**PROVIDED MATERIAL**

== == ==

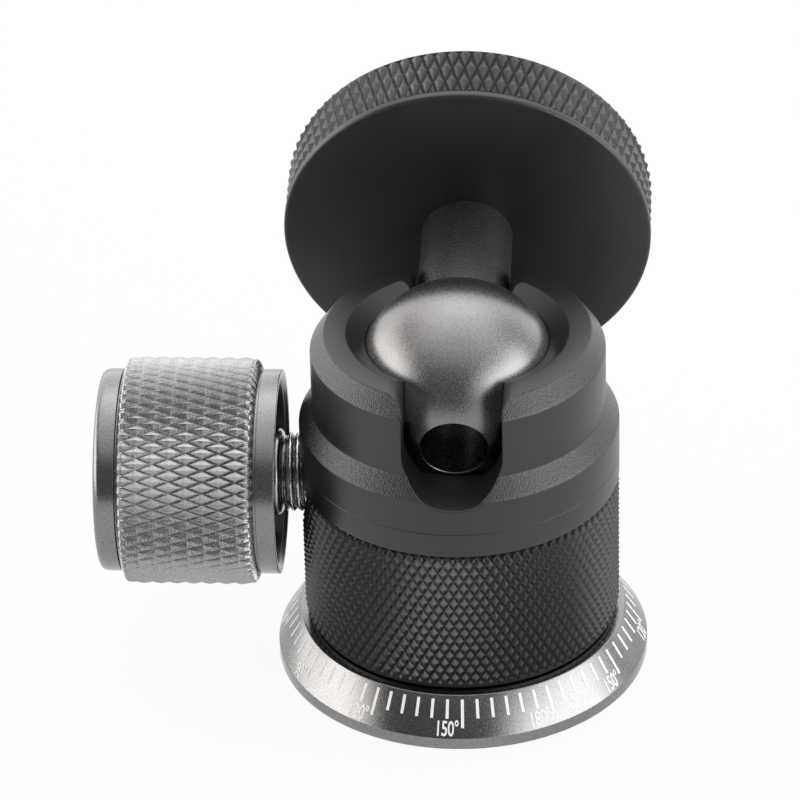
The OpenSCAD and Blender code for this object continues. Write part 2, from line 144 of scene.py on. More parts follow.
@dataclass
class Tree:
    """Builds a shader or geometry node tree."""

    tree: Any

    def node(self, kind: str, settings: dict[str, Any] | None = None, inputs: dict[Any, Any] | None = None,
             out: Any = 0) -> Wire:
        """Adds a node, sets its settings first and then its sockets.

        Args:
            kind: The node's type name.
            settings: The node's settings.
            inputs: Socket name or number to a value or a wire.
            out: Name or number of the output to return.

        Returns:
            The wire of that output, or of no socket where the node has none.
        """
        made = self.tree.nodes.new(kind)
        for name, value in (settings or {}).items():
            setattr(made, name, value)
        for name, value in (inputs or {}).items():
            if isinstance(value, Wire):
                self.tree.links.new(value.socket, made.inputs[name])
            else:
                made.inputs[name].default_value = value
        return Wire(self, made.outputs[out] if len(made.outputs) else None)

    def math(self, operation: str, *values: Any) -> Wire:
        """Adds a Math node for an operation on values."""
        return self.node("ShaderNodeMath", {"operation": operation}, dict(enumerate(values)))

    def mix(self, factor: Any, first: Any, second: Any) -> Wire:
        """Mixes two colours."""
        return self.node("ShaderNodeMix", {"data_type": "RGBA"}, {0: factor, 6: first, 7: second}, out=2)

    def noise(self, scale: float, detail: float, where: Wire) -> Wire:
        """Returns a noise value at a place, scale in waves a metre."""
        return self.node("ShaderNodeTexNoise", {}, {"Vector": where, "Scale": scale, "Detail": detail})

    def place(self) -> Wire:
        """Returns the Object coordinates."""
        return self.node("ShaderNodeTexCoord", out="Object")

    def axes(self, where: Wire) -> tuple[Wire, Wire, Wire]:
        """Splits a vector into its three parts."""
        split = self.node("ShaderNodeSeparateXYZ", {}, {0: where})
        return tuple(Wire(self, s) for s in split.socket.node.outputs)


def blank_tree(owner: Any) -> Tree:
    """Turns on the nodes of a material or world and returns its emptied tree."""
    owner.use_nodes = True
    owner.node_tree.nodes.clear()
    return Tree(owner.node_tree)


def linked(name: str, data: Any) -> bpy.types.Object:
    """Makes an object of some data and links it into the scene."""
    made = bpy.data.objects.new(name, data)
    bpy.context.scene.collection.objects.link(made)
    return made


def baked(piece: bpy.types.Object) -> bpy.types.Mesh:
    """Returns a new mesh of a piece as its modifiers or its text leave it."""
    return bpy.data.meshes.new_from_object(piece.evaluated_get(bpy.context.evaluated_depsgraph_get()))


@dataclass(frozen=True)
class Finish:
    """One surface finish on Principled BSDF, with grain, blotches and dust."""

    name: str
    colour: tuple[float, float, float]
    roughness: float
    metallic: float = 0.0
    specular: float = 0.5
    grain: float = 0.0
    grain_scale: float = 9000.0
    grain_height: float = 0.00001
    sparkle: float = 0.0
    blotch: float = 0.06
    dust: float = 0.0

    @cache
    def material(self) -> bpy.types.Material:
        """Builds the material once and returns it; the CAD's own materials are never taken for it."""
        made = bpy.data.materials.new(self.name)
        self.shade(blank_tree(made))
        return made

    def shade(self, tree: Tree) -> None:
        """Builds the finish's nodes in the material's empty tree."""
        where = tree.place()
        grit = tree.noise(self.grain_scale, 2.0, where)
        cloud = tree.noise(CLOUD_SCALE, 3.0, where)
        base = self.base_colour(tree, where, grit, cloud)
        rough = self.roughness + (cloud - 0.5) * self.blotch + (grit - 0.5) * (self.grain * 0.5)
        bump = tree.node("ShaderNodeBump", {}, {
            "Strength": min(1.0, self.grain * 2), "Distance": self.grain_height, "Height": grit})
        bsdf = tree.node("ShaderNodeBsdfPrincipled", {}, {
            "Base Color": base, "Roughness": rough, "Metallic": self.metallic,
            "Specular IOR Level": self.specular, "Normal": bump})
        tree.node("ShaderNodeOutputMaterial", {}, {"Surface": bsdf})

    def base_colour(self, tree: Tree, where: Wire, grit: Wire, cloud: Wire) -> Wire:
        """Returns the colour: a plain tone with cloudy drift, grain sparkle and a few dust specks."""
        low = tuple(c * (1 - 0.25 * self.sparkle - 0.1) for c in self.colour) + (1.0,)
        high = tuple(min(1.0, c * (1 + 0.35 * self.sparkle + 0.1)) for c in self.colour) + (1.0,)
        tone = tree.mix((grit - 0.5) * 1.6 + 0.5 + (cloud - 0.5) * 0.5, low, high)
        if self.dust <= 0:
            return tone
        speck = tree.node("ShaderNodeTexVoronoi", {}, {"Vector": where, "Scale": DUST_SCALE}, out="Distance")
        picked = tree.noise(DUST_PATCHES, 1.0, where) > DUST_LIMIT
        return tree.mix((speck < DUST_SIZE) * picked * self.dust, tone, DUST_COLOUR)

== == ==

**PROBLEM STATEMENT**
Print the listing above in its entirety, with every line exact.

**RESULT**
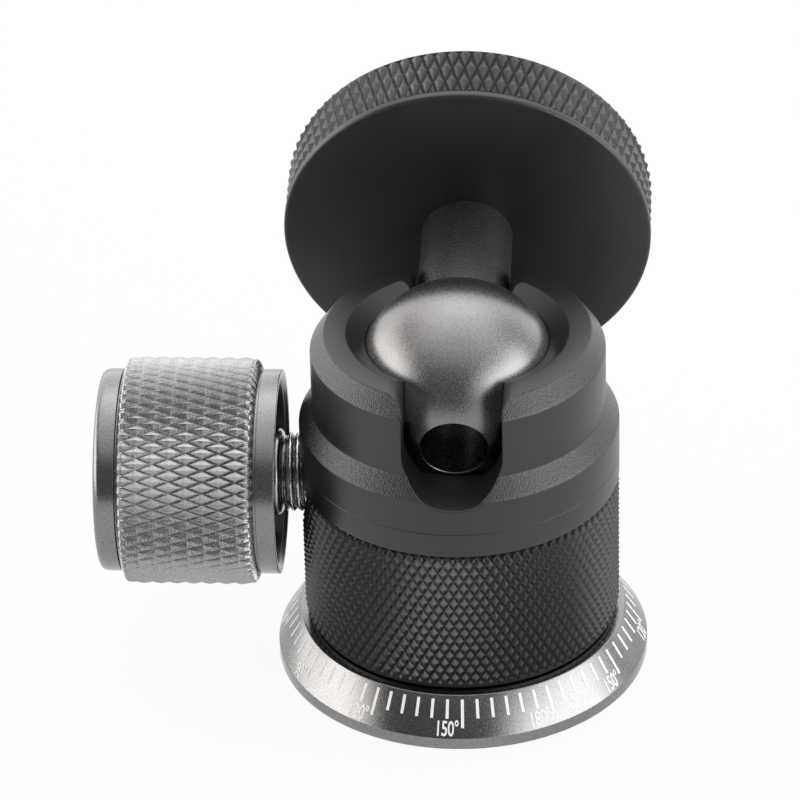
The OpenSCAD and Blender code for this object continues. Write part 2, from line 144 of scene.py on. More parts follow.
@dataclass
class Tree:
    """Builds a shader or geometry node tree."""

    tree: Any

    def node(self, kind: str, settings: dict[str, Any] | None = None, inputs: dict[Any, Any] | None = None,
             out: Any = 0) -> Wire:
        """Adds a node, sets its settings first and then its sockets.

        Args:
            kind: The node's type name.
            settings: The node's settings.
            inputs: Socket name or number to a value or a wire.
            out: Name or number of the output to return.

        Returns:
            The wire of that output, or of no socket where the node has none.
        """
        made = self.tree.nodes.new(kind)
        for name, value in (settings or {}).items():
            setattr(made, name, value)
        for name, value in (inputs or {}).items():
            if isinstance(value, Wire):
                self.tree.links.new(value.socket, made.inputs[name])
            else:
                made.inputs[name].default_value = value
        return Wire(self, made.outputs[out] if len(made.outputs) else None)

    def math(self, operation: str, *values: Any) -> Wire:
        """Adds a Math node for an operation on values."""
        return self.node("ShaderNodeMath", {"operation": operation}, dict(enumerate(values)))

    def mix(self, factor: Any, first: Any, second: Any) -> Wire:
        """Mixes two colours."""
        return self.node("ShaderNodeMix", {"data_type": "RGBA"}, {0: factor, 6: first, 7: second}, out=2)

    def noise(self, scale: float, detail: float, where: Wire) -> Wire:
        """Returns a noise value at a place, scale in waves a metre."""
        return self.node("ShaderNodeTexNoise", {}, {"Vector": where, "Scale": scale, "Detail": detail})

    def place(self) -> Wire:
        """Returns the Object coordinates."""
        return self.node("ShaderNodeTexCoord", out="Object")

    def axes(self, where: Wire) -> tuple[Wire, Wire, Wire]:
        """Splits a vector into its three parts."""
        split = self.node("ShaderNodeSeparateXYZ", {}, {0: where})
        return tuple(Wire(self, s) for s in split.socket.node.outputs)


def blank_tree(owner: Any) -> Tree:
    """Turns on the nodes of a material or world and returns its emptied tree."""
    owner.use_nodes = True
    owner.node_tree.nodes.clear()
    return Tree(owner.node_tree)


def linked(name: str, data: Any) -> bpy.types.Object:
    """Makes an object of some data and links it into the scene."""
    made = bpy.data.objects.new(name, data)
    bpy.context.scene.collection.objects.link(made)
    return made


def baked(piece: bpy.types.Object) -> bpy.types.Mesh:
    """Returns a new mesh of a piece as its modifiers or its text leave it."""
    return bpy.data.meshes.new_from_object(piece.evaluated_get(bpy.context.evaluated_depsgraph_get()))


@dataclass(frozen=True)
class Finish:
    """One surface finish on Principled BSDF, with grain, blotches and dust."""

    name: str
    colour: tuple[float, float, float]
    roughness: float
    metallic: float = 0.0
    specular: float = 0.5
    grain: float = 0.0
    grain_scale: float = 9000.0
    grain_height: float = 0.00001
    sparkle: float = 0.0
    blotch: float = 0.06
    dust: float = 0.0

    @cache
    def material(self) -> bpy.types.Material:
        """Builds the material once and returns it; the CAD's own materials are never taken for it."""
        made = bpy.data.materials.new(self.name)
        self.shade(blank_tree(made))
        return made

    def shade(self, tree: Tree) -> None:
        """Builds the finish's nodes in the material's empty tree."""
        where = tree.place()
        grit = tree.noise(self.grain_scale, 2.0, where)
        cloud = tree.noise(CLOUD_SCALE, 3.0, where)
        base = self.base_colour(tree, where, grit, cloud)
        rough = self.roughness + (cloud - 0.5) * self.blotch + (grit - 0.5) * (self.grain * 0.5)
        bump = tree.node("ShaderNodeBump", {}, {
            "Strength": min(1.0, self.grain * 2), "Distance": self.grain_height, "Height": grit})
        bsdf = tree.node("ShaderNodeBsdfPrincipled", {}, {
            "Base Color": base, "Roughness": rough, "Metallic": self.metallic,
            "Specular IOR Level": self.specular, "Normal": bump})
        tree.node("ShaderNodeOutputMaterial", {}, {"Surface": bsdf})

    def base_colour(self, tree: Tree, where: Wire, grit: Wire, cloud: Wire) -> Wire:
        """Returns the colour: a plain tone with cloudy drift, grain sparkle and a few dust specks."""
        low = tuple(c * (1 - 0.25 * self.sparkle - 0.1) for c in self.colour) + (1.0,)
        high = tuple(min(1.0, c * (1 + 0.35 * self.sparkle + 0.1)) for c in self.colour) + (1.0,)
        tone = tree.mix((grit - 0.5) * 1.6 + 0.5 + (cloud - 0.5) * 0.5, low, high)
        if self.dust <= 0:
            return tone
        speck = tree.node("ShaderNodeTexVoronoi", {}, {"Vector": where, "Scale": DUST_SCALE}, out="Distance")
        picked = tree.noise(DUST_PATCHES, 1.0, where) > DUST_LIMIT
        return tree.mix((speck < DUST_SIZE) * picked * self.dust, tone, DUST_COLOUR)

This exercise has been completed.